Task to carry out
Below is a listing. Quote from it, exactly, the lines from the one containing "for (const [word, side]" down to the one containing "bpy.context.scene.collection.objects.link(empty)", both ends included, and nothing else.
## Begin Material provided
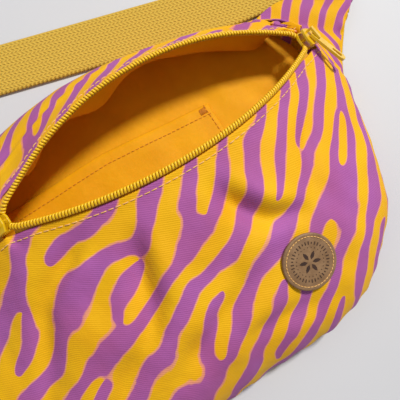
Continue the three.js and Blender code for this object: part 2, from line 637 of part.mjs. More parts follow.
// tail strip round the male half's middle bar
const MALE_BAR_X = 13.3;
const TAIL_END = 92;
const tailProfile = new THREE.CatmullRomCurve3([
  [25.9, -2.6], [20, -2.6], [16.5, -2.65], ...range(270, 90, 6).map((a) => [
    MALE_BAR_X + WRAP * Math.cos(a * degrees), WRAP * Math.sin(a * degrees)]),
  [16.5, 2.65], [20, 2.6], [25, 2.45], [31, 0.6], [38, -1.9], [46, -2.15], [70, -2.15], [TAIL_END,
  -2.15]].map(([x, z]) => V(x, 0, z)), false, 'centripetal');
const tailPath = (s, t) => {
  const c = tailProfile.getPointAt(THREE.MathUtils.clamp(s / tailProfile.getLength(), 0, 1));
  const over = s - THREE.MathUtils.clamp(s, 0, tailProfile.getLength());
  return buckleOrigin.clone().addScaledVector(buckleX, c.x + over * (s < 0 ? -1 : 1))
    .addScaledVector(leftOf(buckleX), t).setZ(BUCKLE_Z + c.z);
};
const tailStations = [...range(0.2, 8, 2), ...range(9, 25, 18), ...range(27,
  tailProfile.getLength() - 0.2, 9)];
add('webbing_tail', strip(tailPath, tailStations.map((s) => [s, 0])), WEB_YELLOW);

// ---- side-release buckle ----
const HALF_THICK = 4.5;
const SHELL_HALF_WIDTH = 17.2;
const female = plate([
  [0, -SHELL_HALF_WIDTH], [0, SHELL_HALF_WIDTH], [-16, SHELL_HALF_WIDTH], [-24, 15.6], [-29.4, 15.6],
  [-29.4, -15.6], [-24, -15.6], [-16, -SHELL_HALF_WIDTH]], -HALF_THICK, HALF_THICK)
  .subtract(block(-19, 1, -13.6, 13.6, -2.7, 2.7))
  .subtract(block(-16.2, -5.4, -20, 20, -2.7, 2.7))
  .subtract(block(BAR_X + BAR_HALF, -21, -12.9, 12.9, -9, 9))
  .subtract(block(-40, BAR_X + 2, -12.9, 12.9, BAR_HALF - 0.1, 9))
  .subtract(block(-40, BAR_X + 2, -12.9, 12.9, -9, 0.1 - BAR_HALF));
const male = plate([
  [0.4, -SHELL_HALF_WIDTH], [0.4, SHELL_HALF_WIDTH], [9, 16.2], [23.4, 15.8], [23.4, -15.8], [9,
  -16.2]], -3.6, 3.6)
  .subtract(block(7.4, MALE_BAR_X - BAR_HALF, -12.9, 12.9, -9, 9))
  .subtract(block(MALE_BAR_X + BAR_HALF, 19.2, -12.9, 12.9, -9, 9))
  .subtract(block(MALE_BAR_X - 2, 30, -12.9, 12.9, BAR_HALF - 0.1, 9))
  .subtract(block(MALE_BAR_X - 2, 30, -12.9, 12.9, -9, 0.1 - BAR_HALF))
  .add(plate([[1, -3.2], [-13, -2.4], [-14, 0], [-13, 2.4], [1, 3.2]], -2.2, 2.2))
  .subtract(block(-1, 2.6, 8.2, 12.4, -2.4, 2.4))
  .subtract(block(-1, 2.6, -12.4, -8.2, -2.4, 2.4));
const inBuckle = (solid) => placed(fromManifold(solid), buckleOrigin, buckleX, V(0, 0, 1));
const BLACK_PLASTIC = 0x2a2723;
add('buckle_female', inBuckle(female), BLACK_PLASTIC, 0.45);
add('buckle_male', inBuckle(male), BLACK_PLASTIC, 0.45);
for (const [word, side] of [['left', 1], ['right', -1]]) {
  const outline = [
    [2.2, 9.2], [2.2, 11.4], [-4.9, 11.9], [-6.1, 13], [-6.3, 16.4], [-9, 16.9], [-15.2, 13.2], [-15.7,
    11.6], [-14.6, 9.4]]
    .map(([x, y]) => [x, side * y]);
  add(`buckle_prong_${word}`, inBuckle(plate(outline, -2.2, 2.2)), BLACK_PLASTIC, 0.45);
}

export default group;
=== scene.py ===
import math
import bmesh
import bpy
import numpy as np
from mathutils import Matrix, Vector, noise


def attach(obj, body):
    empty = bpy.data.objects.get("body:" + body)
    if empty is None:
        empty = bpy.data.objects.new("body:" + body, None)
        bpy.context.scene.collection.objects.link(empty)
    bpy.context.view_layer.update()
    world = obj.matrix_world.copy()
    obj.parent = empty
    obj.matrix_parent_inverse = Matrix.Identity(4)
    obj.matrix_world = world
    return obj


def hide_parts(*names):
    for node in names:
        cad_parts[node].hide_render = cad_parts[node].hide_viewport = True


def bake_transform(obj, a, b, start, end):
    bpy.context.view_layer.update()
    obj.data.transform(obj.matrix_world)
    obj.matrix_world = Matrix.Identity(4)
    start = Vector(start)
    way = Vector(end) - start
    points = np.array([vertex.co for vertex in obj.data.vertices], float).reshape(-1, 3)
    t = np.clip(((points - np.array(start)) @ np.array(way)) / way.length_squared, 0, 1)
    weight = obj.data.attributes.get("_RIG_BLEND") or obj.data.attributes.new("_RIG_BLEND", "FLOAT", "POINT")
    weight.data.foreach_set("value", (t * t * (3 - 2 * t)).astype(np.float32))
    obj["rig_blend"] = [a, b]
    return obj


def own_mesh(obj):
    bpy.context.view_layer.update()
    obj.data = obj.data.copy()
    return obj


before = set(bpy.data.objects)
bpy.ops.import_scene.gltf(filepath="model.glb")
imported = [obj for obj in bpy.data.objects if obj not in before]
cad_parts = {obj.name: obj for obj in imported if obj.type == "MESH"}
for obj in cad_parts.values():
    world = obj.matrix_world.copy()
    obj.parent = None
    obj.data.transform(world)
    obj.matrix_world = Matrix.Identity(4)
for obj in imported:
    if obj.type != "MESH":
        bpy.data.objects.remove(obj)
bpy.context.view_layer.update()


MM = 0.001

# ---- sizes shared with the frame, in millimetres ----
ZIP_Y = 37.5
OPEN_LEFT = np.array((-52.5, ZIP_Y, 40.4))
OPEN_RIGHT = np.array((116.5, ZIP_Y, 22.8))
ZIP_LEFT_END = -118.0
BOW = 29.5
LIP_ANGLE = {-1: 133.0, 1: 23.0}
LIP_DIP = {-1: 32.0, 1: 52.0}
LIP_EASE = 8.0
LEFT_CHAIN_RADIUS = 137.0
FOLD_EDGE = 6.3
FABRIC = 1.0
LINING = 0.7
WING_COLUMN = 6
LAST_COLUMN = 9
BACK_FABRIC = 1.2
COIL_PITCH = 1.45
UV_UNIT = 0.01

# ---- sewing, in millimetres: pitch, stitch length and thread radius ----
HEM_PITCH, HEM_STITCH, HEM_THREAD = 2.6, 1.9, 0.22
TOPSTITCH_PITCH, TOPSTITCH, TOPSTITCH_THREAD = 3.3, 2.5, 0.26
WING_PITCH, WING_STITCH, WING_THREAD = 2.8, 1.5, 0.25

# ---- lining and slip pocket ----
LINING_REACH = 5.80
LINING_GAP = 1.5
FLOOR_INSET = 0.86
POCKET_LEFT, POCKET_RIGHT = -62.0, 60.5
POCKET_BOTTOM, POCKET_TOP = -44.0, 48.0
POCKET_SLOPE, POCKET_SLOPE_END = 7.0, 61.0
POCKET_HEIGHT = 4.6

# ---- lights ----
KEY_SIZE, KEY_POWER = 0.44, 63.0
FILL_SIZE, FILL_POWER = 0.9, 1.2
WORLD_STRENGTH = 0.27
WORLD_COLOR = (0.93, 0.95, 1.0, 1.0)
FLOOR_SIZE, FLOOR_DROP = 16.0, 0.0004


def smooth(low, high, x):
    t = np.clip((x - low) / (high - low), 0.0, 1.0)
    return t * t * (3 - 2 * t)


def mix(a, b, t):
    return a + (b - a) * t


def cloth_noise(x, y, seed):
    return noise.noise(Vector((x, y, seed)))


def unit(v):
    return v / np.linalg.norm(v)


def vec(*values):
    return np.array(values, float)


def keyed(keys):
    points = [np.array(key, float) for key in keys]

    def at(u):
        place = min(max(u, 0.0), len(points) - 1)
        first = min(int(place), len(points) - 2)
        w = place - first
        p1, p2 = points[first], points[first + 1]
        p0 = points[first - 1] if first > 0 else 2 * p1 - p2
        p3 = points[first + 2] if first + 2 < len(points) else 2 * p2 - p1
        t0, t1 = 0.5 * (p2 - p0), 0.5 * (p3 - p1)
        return p1 + t0 * w + (3 * (p2 - p1) - 2 * t0 - t1) * w * w + (2 * (p1 - p2) + t0 + t1) * w ** 3

    return at


# ---- the zip's line ----
chord = OPEN_RIGHT - OPEN_LEFT
half_chord = np.linalg.norm(chord) / 2
along_chord = unit(chord)
chord_middle = (OPEN_LEFT + OPEN_RIGHT) / 2
chord_up = vec(-along_chord[2], 0, along_chord[0])
arch_radius = (half_chord ** 2 + BOW ** 2) / (2 * BOW)
arch_half = math.asin(half_chord / arch_radius)
chord_tilt = math.atan2(along_chord[2], along_chord[0])
left_slope = arch_half + chord_tilt
right_slope = -arch_half + chord_tilt
left_centre = OPEN_LEFT + LEFT_CHAIN_RADIUS * vec(-math.sin(left_slope), 0, math.cos(left_slope))


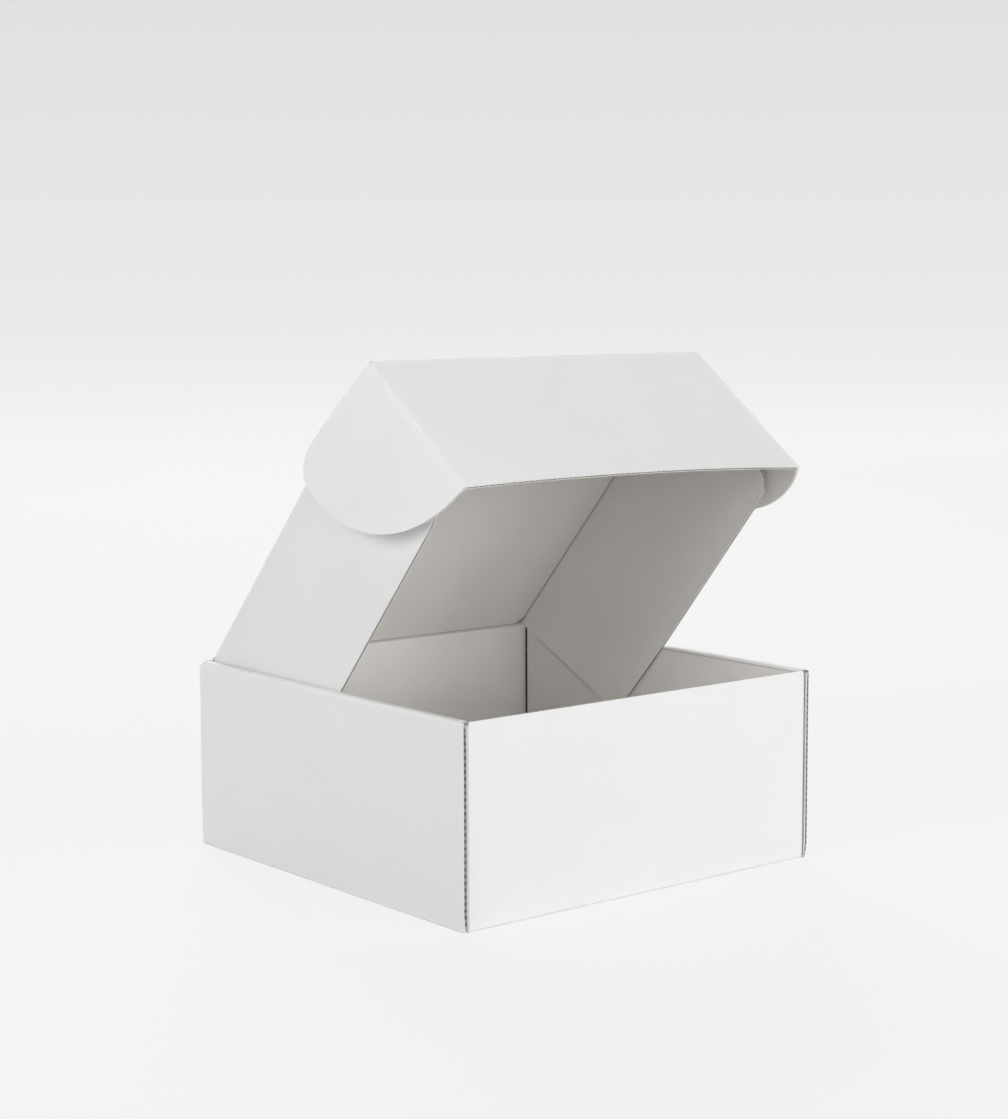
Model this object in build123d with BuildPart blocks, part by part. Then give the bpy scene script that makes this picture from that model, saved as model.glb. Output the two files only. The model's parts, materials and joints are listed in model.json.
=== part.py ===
## End Material provided
Solution to this task
for (const [word, side] of [['left', 1], ['right', -1]]) {
  const outline = [
    [2.2, 9.2], [2.2, 11.4], [-4.9, 11.9], [-6.1, 13], [-6.3, 16.4], [-9, 16.9], [-15.2, 13.2], [-15.7,
    11.6], [-14.6, 9.4]]
    .map(([x, y]) => [x, side * y]);
  add(`buckle_prong_${word}`, inBuckle(plate(outline, -2.2, 2.2)), BLACK_PLASTIC, 0.45);
}

export default group;
=== scene.py ===
import math
import bmesh
import bpy
import numpy as np
from mathutils import Matrix, Vector, noise


def attach(obj, body):
    empty = bpy.data.objects.get("body:" + body)
    if empty is None:
        empty = bpy.data.objects.new("body:" + body, None)
        bpy.context.scene.collection.objects.link(empty)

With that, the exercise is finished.